Ackerman v Leeds [2024] EWHC 1215: the High Court held (obiter) that a challenge under s.303 of the Insolvency Act 1986 can still be made even after a Trustee in Bankruptcy (TiB)has been released. However, in the circumstances of this case, an application by the bankrupt to set aside an assignment of a fraud claim against the bankrupt by the TiB was dismissed as it had no real prospect of success. Deputy ICC Judge Passfield held: "It is well established that the court will only interfere with the decision of the trustee under s.303 IA 1986 if it can be shown that he has acted in bad faith or so perversely that no trustee properly advised or properly instructing himself could so have acted, alternatively if he has acted fraudulently or in a manner so unreasonable and absurd that no reasonable person would have acted in that way". He noted that the TiBs (who were operating under considerable time pressure) had invited offers from all relevant parties, taken independent legal advice and consulted with creditors.
Perhar v Freestone & ors [2024] EWHC 945: in the latest in a long line of cases dealing with defects in the appointment of administrators, the High Court upheld the decision of Deputy ICC Judge Baister ([2023] EWHC 2065) that certain defects in the appointment of administrators by the holder of a qualifying floating charge were procedural and did not invalidate the appointment. One such defect was that the notice of appointment was filed before the letter of demand was deemed served under the terms of the debenture. The court found that the company would have been unable to satisfy the demand in any event.
Manning and ors. v 2 Four 6 Marketing Limited [2024] EWHC 1554: the High Court held that the proceeds of pre-administration ticket sales by Festicket Ltd (in administration), acting as agent, were not held on trust for the principal. Having reviewed the authorities, Deputy ICC Judge Agnello held that there was no basis to imply a trust under the wording of the relevant agreement. Critically, there was no requirement for the sale proceeds to be held separately from the company's ordinary working capital and no restrictions on the use of such proceeds by the company over potentially a lengthy period of time.
Policy and legislation
Policy makers have been active in relation to the directors' disqualification regime, digital assets, special administration regimes and litigation funding.
- In January, the Government updated the special administration regime for water companies, broadening out the statutory objectives to include corporate rescue and permitting a hive-down sale structure.
- In February, the Finance Act 2024 introduced a new disqualification regime for directors enabling HMRC to seek disqualification orders in respect of directors of companies involved in promoting tax avoidance schemes.
- Also in February, the Law Commission launched a consultation exercise on draft legislation designating digital assets as a separate class of personal property with a view to allowing the common law to develop a distinct set of rules to fit this unique asset class.

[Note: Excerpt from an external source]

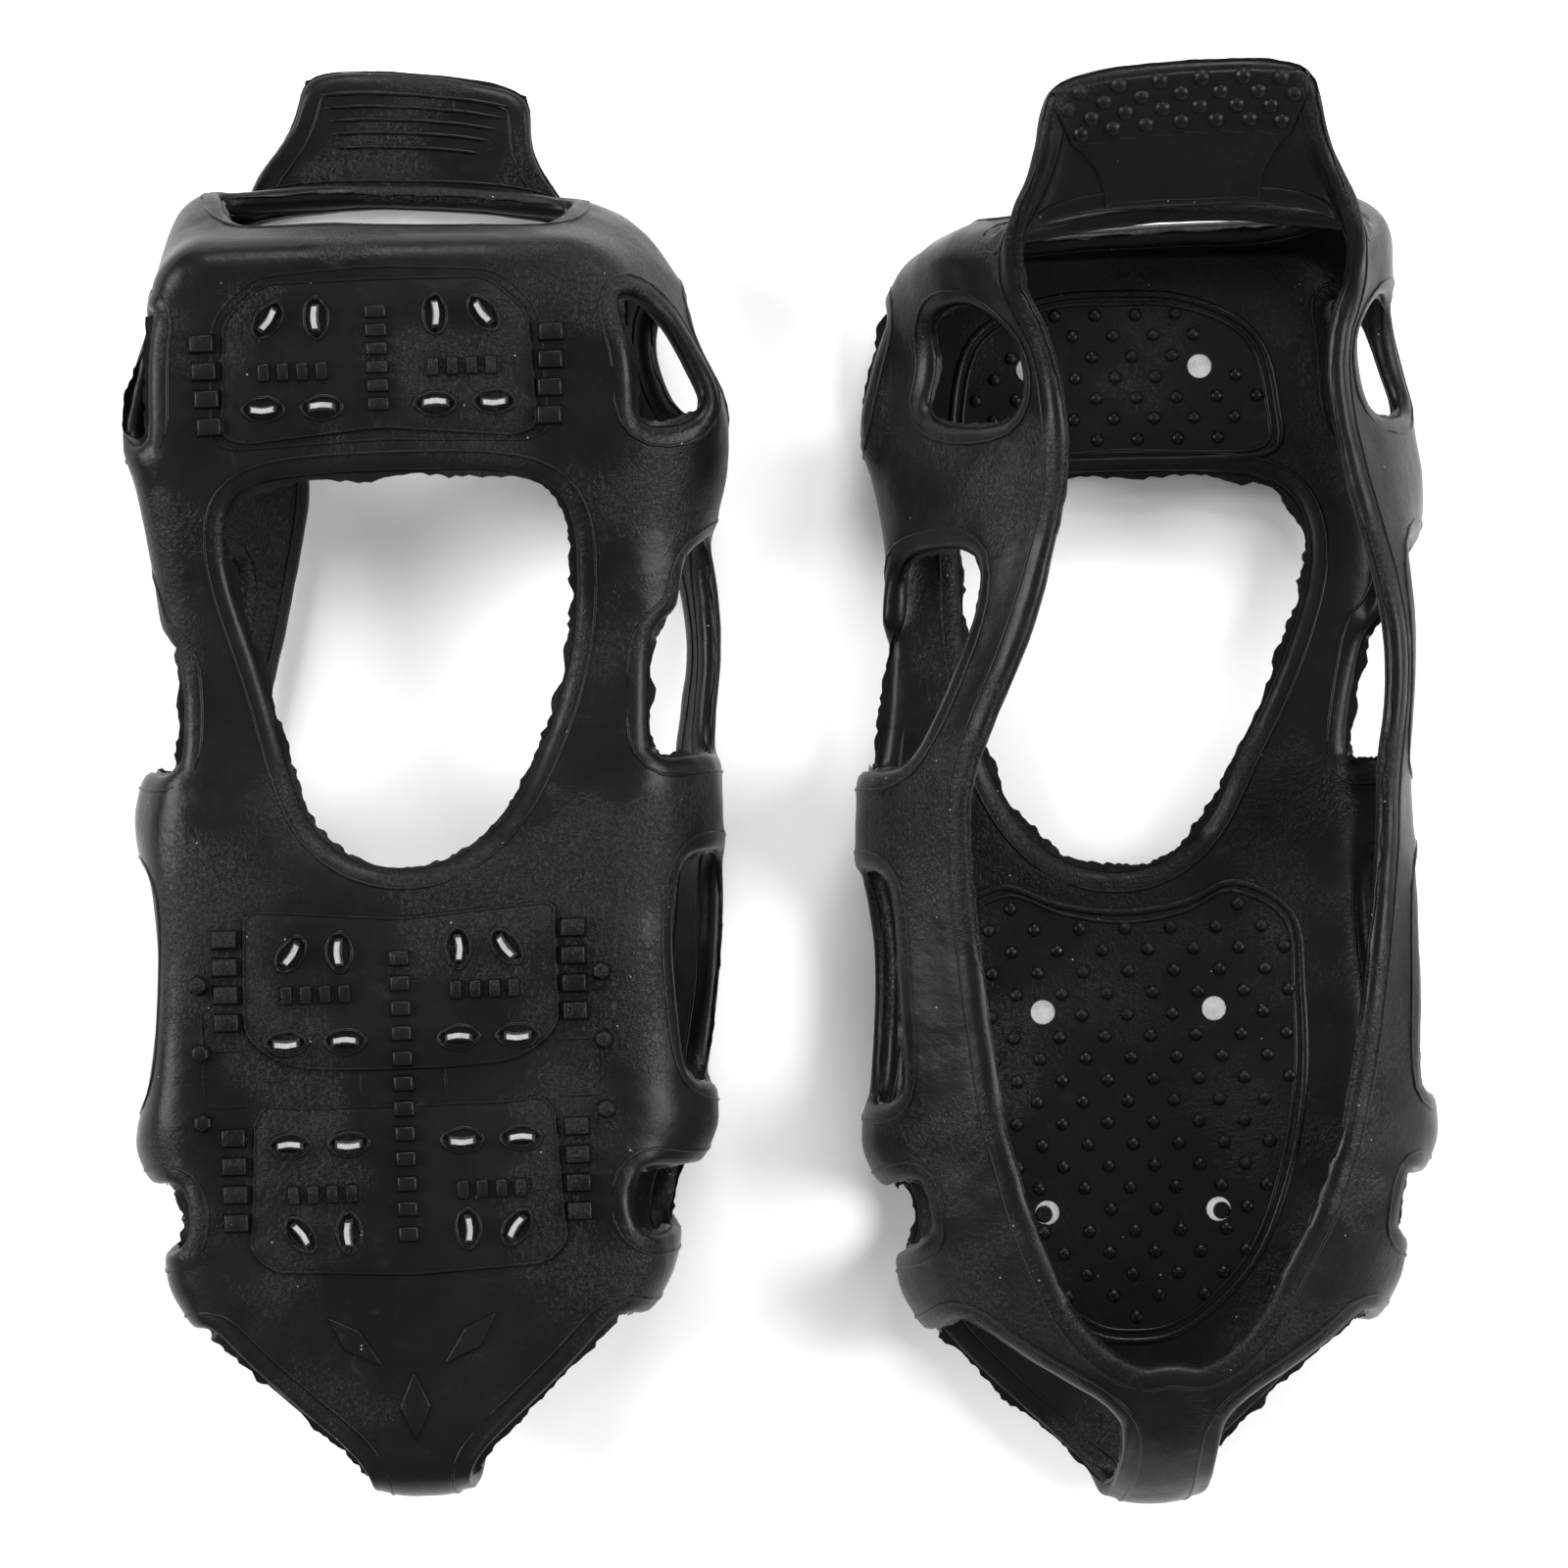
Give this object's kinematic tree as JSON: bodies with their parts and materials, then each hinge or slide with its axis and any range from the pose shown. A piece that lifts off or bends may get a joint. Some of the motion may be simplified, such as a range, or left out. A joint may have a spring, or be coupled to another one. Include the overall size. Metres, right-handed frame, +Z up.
{
  "type": "shoe ice cleats",
  "caption": "Slip-on rubber shoe ice cleats: open over-shoe harnesses with a top rim, side arms, a heel pull strap and steel stud plates whose teeth stand out under the sole",
  "frame": {"origin": "the centre of the two cleats' common bounding box, on the ground plane under them", "axes": "+X from the upturned left cleat to the right cleat, +Y to the heels, +Z up"},
  "size_m": [0.2458, 0.27, 0.0691],
  "materials": {
    "right_rubber": "satin black moulded rubber",
    "left_rubber": "satin black moulded rubber",
    "right_steel": "bright stamped stainless steel",
    "left_steel": "bright stamped stainless steel"
  },
  "bodies": {
    "right_cleat": {"right_harness": "right_rubber", "right_stud_plate_1": "right_steel", "right_stud_plate_2": "right_steel", "right_stud_plate_3": "right_steel", "right_stud_plate_4": "right_steel", "right_stud_plate_5": "right_steel", "right_stud_plate_6": "right_steel"},
    "right_strap": {"right_heel_strap": "right_rubber"},
    "left_cleat": {"left_harness": "left_rubber", "left_stud_plate_1": "left_steel", "left_stud_plate_2": "left_steel", "left_stud_plate_3": "left_steel", "left_stud_plate_4": "left_steel", "left_stud_plate_5": "left_steel", "left_stud_plate_6": "left_steel"},
    "left_strap": {"left_heel_strap": "left_rubber"}
  },
  "joints": [
    {"name": "left_cleat_lift", "type": "slide", "parent": "right_cleat", "child": "left_cleat", "axis": [0, 0, 1], "range_m": [0, 0.12]},
    {"name": "right_strap_hinge", "type": "hinge", "parent": "right_cleat", "child": "right_strap", "pos_m": [0.07413, 0.0958, 0.0482], "axis": [0.9997, 0.0227, 0], "range_deg": [-12, 40], "stiffness_Nm_per_rad": 0.05},
    {"name": "left_strap_hinge", "type": "hinge", "parent": "left_cleat", "child": "left_strap", "pos_m": [-0.06516, 0.09467, 0.002], "axis": [-0.9993, -0.0366, 0], "range_deg": [-5, 35], "stiffness_Nm_per_rad": 0.05}
  ]
}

- In March, the Government published a Bill to reverse the effect of the Supreme Court's 2023 decision in PACCAR. Following the election of the new government, it is not yet clear if and when this Bill, or a similar one, will be introduced in Parliament. In an article first published in the Q1 2024 edition of INSOL World, Jessica Williams and Radford Goodman reviewed how funders and the courts have been addressing the PACCAR decision whilst the market awaits statutory intervention.

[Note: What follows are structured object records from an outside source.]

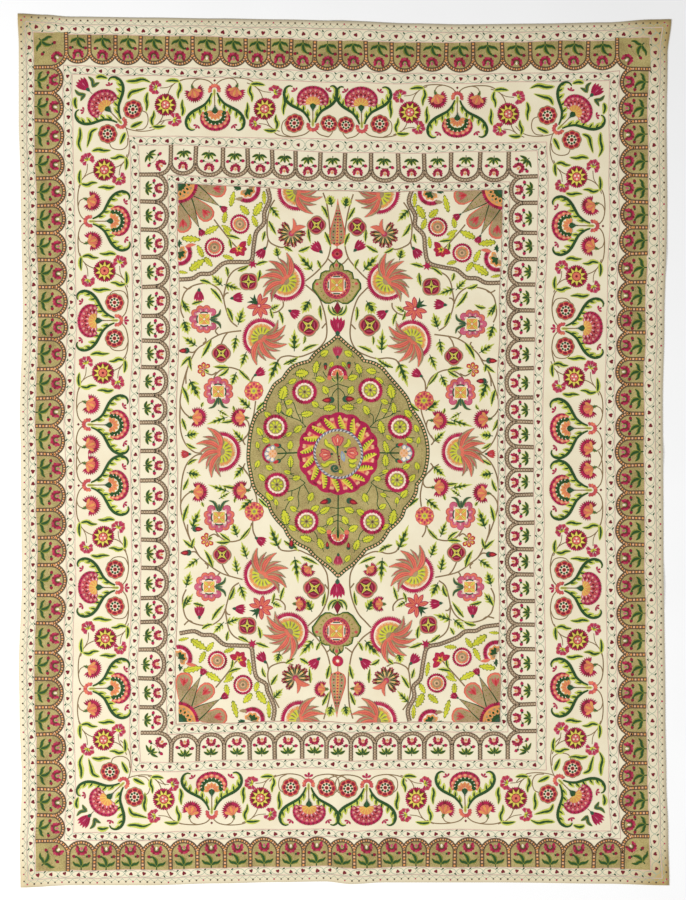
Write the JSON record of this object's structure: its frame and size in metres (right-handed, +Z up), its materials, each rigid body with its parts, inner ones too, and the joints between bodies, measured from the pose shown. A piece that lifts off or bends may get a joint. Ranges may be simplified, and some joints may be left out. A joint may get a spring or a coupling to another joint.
{
  "type": "bedspread",
  "caption": "Embroidered cotton bedspread spread flat, one rectangular hemmed cloth with scalloped floral borders and a central medallion.",
  "frame": {"origin": "under the middle of the cloth, on the surface that it lies on", "axes": "+Y towards the head end, +X to the right seen from above, +Z up"},
  "size_m": [2.026, 2.709, 0.0077],
  "materials": {
    "ivory_cotton": "soft woven cotton, embroidered with silk thread"
  },
  "bodies": {
    "root": {"bedspread_cloth": "ivory_cotton"}
  },
  "joints": []
}
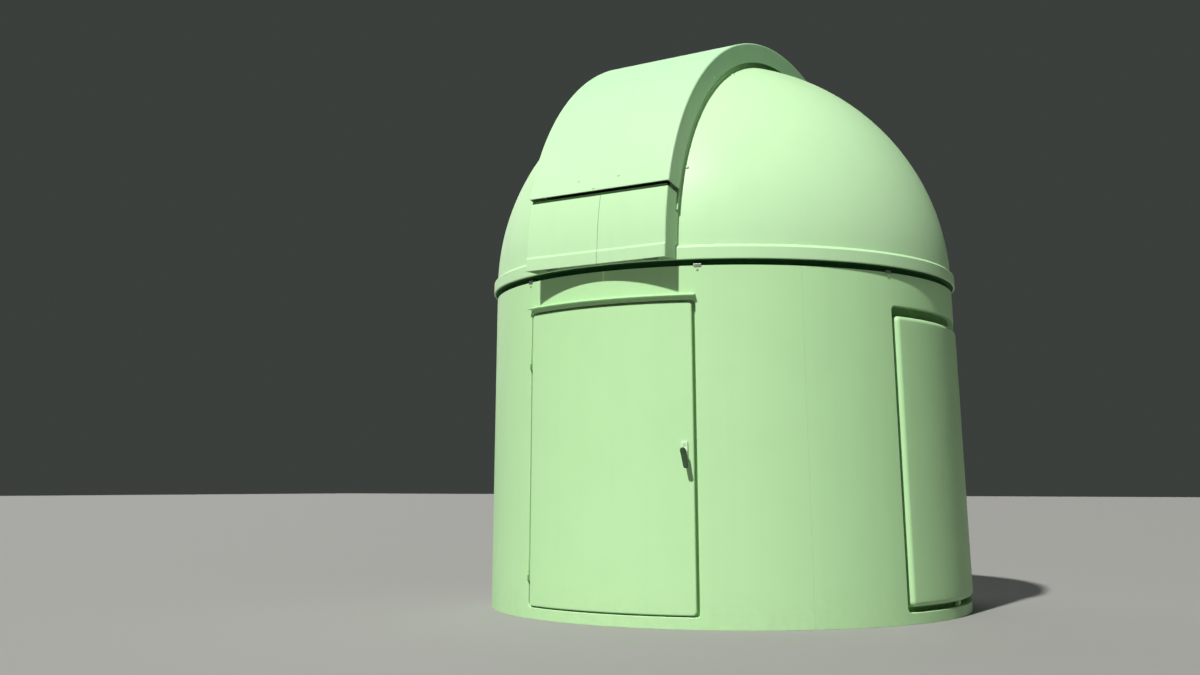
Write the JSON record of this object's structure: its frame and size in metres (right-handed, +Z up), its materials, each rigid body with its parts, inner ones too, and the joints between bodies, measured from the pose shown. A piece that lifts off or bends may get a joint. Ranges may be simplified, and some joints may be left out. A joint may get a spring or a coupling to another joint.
{
  "type": "observatory dome",
  "caption": "Walk-in astronomical observatory with a round moulded wall, a curved door and blank bays, and a rotating dome with a sliding shutter and a lower flap.",
  "frame": {"origin": "on the wall's vertical axis, at the level of the wall's foot", "axes": "+Z up; -Y out through the door and, at rest, through the dome's slot; +X to the right of a person who faces the door"},
  "size_m": [2.234, 2.275, 2.652],
  "materials": {
    "gelcoat": "satin gelcoat over glass-fibre laminate",
    "shutter_gelcoat": "satin gelcoat over glass-fibre laminate",
    "steel": "brushed",
    "dark": "matte"
  },
  "bodies": {
    "walls": {"front_wall_left": "gelcoat", "front_wall_right": "gelcoat", "front_wall_head": "gelcoat", "front_wall_sill": "gelcoat", "right_wall": "gelcoat", "rear_wall": "gelcoat", "left_wall": "gelcoat", "right_blank_panel": "gelcoat", "rear_blank_panel": "gelcoat", "left_blank_panel": "gelcoat", "bearing_ring": "dark", "door_drip_strip": "gelcoat", "door_hinge_upper_jamb": "steel", "door_hinge_lower_jamb": "steel"},
    "dome": {"dome_base_ring": "gelcoat", "dome_shell_right": "gelcoat", "dome_shell_left": "gelcoat", "dome_shell_rear": "gelcoat", "dome_front_sill": "gelcoat", "slot_rail_right": "gelcoat", "slot_rail_left": "gelcoat", "flap_hinge_right": "steel", "flap_hinge_left": "steel"},
    "shutter": {"main_shutter_cover": "shutter_gelcoat", "main_shutter_side_right": "shutter_gelcoat", "main_shutter_side_left": "shutter_gelcoat"},
    "flap": {"lower_flap_face": "shutter_gelcoat", "lower_flap_side_right": "shutter_gelcoat", "lower_flap_side_left": "shutter_gelcoat"},
    "door": {"door_leaf": "gelcoat", "door_hinge_upper_leaf": "steel", "door_hinge_lower_leaf": "steel", "door_lock_plate": "steel"},
    "handle": {"door_handle": "dark"}
  },
  "joints": [
    {"name": "dome_rotation", "type": "hinge", "parent": "walls", "child": "dome", "pos_m": [0, 0, 1.4286], "axis": [0, 0, 1], "continuous": true},
    {"name": "main_shutter_lift", "type": "hinge", "parent": "dome", "child": "shutter", "pos_m": [0, 0, 1.489], "axis": [-1, 0, 0], "range_deg": [0, 75]},
    {"name": "lower_flap_drop", "type": "hinge", "parent": "dome", "child": "flap", "pos_m": [0, -1.13, 1.453], "axis": [1, 0, 0], "range_deg": [0, 100]},
    {"name": "door_swing", "type": "hinge", "parent": "walls", "child": "door", "pos_m": [-0.4091, -1.02541, 0.662], "axis": [0, 0, -1], "range_deg": [0, 120]},
    {"name": "door_handle_turn", "type": "hinge", "parent": "door", "child": "handle", "pos_m": [0.37396, -1.07691, 0.672], "axis": [-0.328, 0.9447, 0], "range_deg": [0, 90]}
  ]
}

- Also in March, further changes to the directors' disqualification regime were introduced by the Economic Crime and Corporate Transparency Act 2023. These changes provided for disqualification in respect of breaches of the sanctions regime.

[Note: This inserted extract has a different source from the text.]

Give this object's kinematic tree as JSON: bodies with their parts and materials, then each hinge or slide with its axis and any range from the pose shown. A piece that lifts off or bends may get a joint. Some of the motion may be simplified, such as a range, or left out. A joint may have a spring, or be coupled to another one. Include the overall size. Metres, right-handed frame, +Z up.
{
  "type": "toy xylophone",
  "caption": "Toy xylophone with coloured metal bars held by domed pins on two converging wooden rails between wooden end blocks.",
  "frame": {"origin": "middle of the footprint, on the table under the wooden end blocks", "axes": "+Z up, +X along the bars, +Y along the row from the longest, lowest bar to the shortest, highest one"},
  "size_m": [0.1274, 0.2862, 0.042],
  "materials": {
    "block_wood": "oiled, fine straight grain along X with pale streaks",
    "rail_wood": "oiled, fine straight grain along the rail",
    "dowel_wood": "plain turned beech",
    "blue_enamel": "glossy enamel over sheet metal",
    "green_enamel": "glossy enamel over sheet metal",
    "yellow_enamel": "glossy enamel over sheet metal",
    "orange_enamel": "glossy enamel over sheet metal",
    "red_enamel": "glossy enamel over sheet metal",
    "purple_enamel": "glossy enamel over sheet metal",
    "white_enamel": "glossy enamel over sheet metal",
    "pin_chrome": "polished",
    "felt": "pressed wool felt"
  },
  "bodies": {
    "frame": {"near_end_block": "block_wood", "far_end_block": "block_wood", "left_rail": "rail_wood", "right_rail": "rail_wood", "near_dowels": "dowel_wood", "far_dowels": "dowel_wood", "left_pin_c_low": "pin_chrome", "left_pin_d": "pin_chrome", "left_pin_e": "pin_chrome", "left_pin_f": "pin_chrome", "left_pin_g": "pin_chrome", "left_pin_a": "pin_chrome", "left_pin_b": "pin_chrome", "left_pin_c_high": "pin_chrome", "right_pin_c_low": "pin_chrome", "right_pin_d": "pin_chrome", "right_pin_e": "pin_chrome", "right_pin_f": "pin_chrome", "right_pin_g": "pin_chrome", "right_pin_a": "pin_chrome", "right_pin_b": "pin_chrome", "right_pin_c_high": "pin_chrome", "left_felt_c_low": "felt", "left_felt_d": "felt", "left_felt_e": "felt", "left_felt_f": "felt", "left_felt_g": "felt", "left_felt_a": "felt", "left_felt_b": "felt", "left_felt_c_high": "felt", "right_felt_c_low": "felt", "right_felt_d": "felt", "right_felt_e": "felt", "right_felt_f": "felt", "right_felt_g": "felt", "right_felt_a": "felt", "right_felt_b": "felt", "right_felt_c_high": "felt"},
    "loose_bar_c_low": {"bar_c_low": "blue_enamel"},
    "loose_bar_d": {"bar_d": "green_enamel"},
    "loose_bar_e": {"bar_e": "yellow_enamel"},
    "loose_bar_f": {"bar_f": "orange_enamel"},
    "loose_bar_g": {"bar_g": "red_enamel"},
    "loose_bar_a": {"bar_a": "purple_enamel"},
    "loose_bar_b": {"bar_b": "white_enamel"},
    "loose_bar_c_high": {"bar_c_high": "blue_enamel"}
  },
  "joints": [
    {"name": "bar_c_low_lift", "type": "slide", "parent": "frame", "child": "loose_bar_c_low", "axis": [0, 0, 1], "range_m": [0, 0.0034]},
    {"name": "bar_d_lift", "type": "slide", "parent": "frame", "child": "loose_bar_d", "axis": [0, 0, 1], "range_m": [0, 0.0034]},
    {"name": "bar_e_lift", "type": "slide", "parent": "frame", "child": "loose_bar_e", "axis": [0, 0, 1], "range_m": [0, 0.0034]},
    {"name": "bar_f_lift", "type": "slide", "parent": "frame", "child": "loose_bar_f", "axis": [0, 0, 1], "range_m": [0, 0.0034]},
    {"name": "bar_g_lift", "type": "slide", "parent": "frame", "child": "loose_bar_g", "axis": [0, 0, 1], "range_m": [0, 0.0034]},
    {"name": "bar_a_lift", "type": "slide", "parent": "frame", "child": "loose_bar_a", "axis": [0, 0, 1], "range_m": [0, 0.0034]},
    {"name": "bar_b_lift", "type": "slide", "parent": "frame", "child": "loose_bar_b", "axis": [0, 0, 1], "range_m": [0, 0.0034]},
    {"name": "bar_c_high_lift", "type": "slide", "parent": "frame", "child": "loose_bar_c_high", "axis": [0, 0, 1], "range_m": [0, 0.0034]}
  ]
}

- In May, the UK Jurisdiction Taskforce (UKJT) published a "Legal Statement on Digital Assets and English Insolvency Law" which concluded that the current insolvency regime "is entirely capable of convenient and sensible application to disputes concerning digital assets." Notably, the UKJT concluded that, under English law:
- digital assets are "not yet" treated as money and therefore an obligation denominated in a cryptocurrency does not create a debt for the purposes of a statutory demand and subsequent winding-up petition;
- digital assets are not a foreign currency and so do not fall to be converted to pounds sterling under the Insolvency Rules;
- office-holders may choose to sell digital assets and distribute the proceeds or, in their discretion, they may decide to distribute digital assets in specie;
- clawback provisions in the Insolvency Act do apply to transactions involving digital assets. Even though it may be technically impossible to reverse the transaction on the blockchain, other forms of relief can bring about the same result;
- where digital assets have been pooled and there is a shortfall, the existing rules on tracing and mixed accounts are flexible enough to be applied, noting that the rules in the FCA's Client Assets Sourcebook are unlikely to apply because digital assets are not (yet) treated as being money.
Cross-border
Following Brexit and the UK's withdrawal from the EU Regulation on Insolvency Proceedings, the Cross-Border Insolvency Regulations 2006 (CBIR) has become the centrepiece of the UK's approach to recognition and co-operation in cross-border cases. The CBIR is based on the 1997 UNCITRAL Model Law on Cross-Border Insolvency, but gaps in that original Model Law have been identified over the years and UNCITRAL has published, or is in the process of developing, additional Model Laws to address these deficiencies. Such Model Laws do not have direct effect and it is up to individual states to decide whether to incorporate them into national law.
- In 2023, the UK Government announced that it intended to adopt the UNCITRAL Model Law on Enterprise Group Insolvency at the earliest opportunity. This Model Law is designed to reduce friction and promote co-operation in cases involving the collapse of interlinked corporate groups. It remains to be seen whether the incoming government will follow up on this pledge.
- Following a consultation process, adoption of the UNCITRAL Model Law on Recognition and Enforcement of Insolvency Related Judgments has been paused by the UK for further consideration after concerns were raised over its potential impact on the Rule in Gibbs. This is the rule of English law that a contractual obligation can only be varied or discharged under the law applicable to the contract (see for example this paper by the Financial Markets Law Committee).
- UNCITRAL's insolvency law working group is currently developing two further texts, one on applicable law in insolvency proceedings and a second on asset tracing and recovery in insolvency proceedings. It remains to be seen whether these will be adopted as Model Laws in due course.
We hope you have found this update useful. We wish all our readers a very enjoyable summer and we'll be back with Issue 2 of Insolvency Matters in January.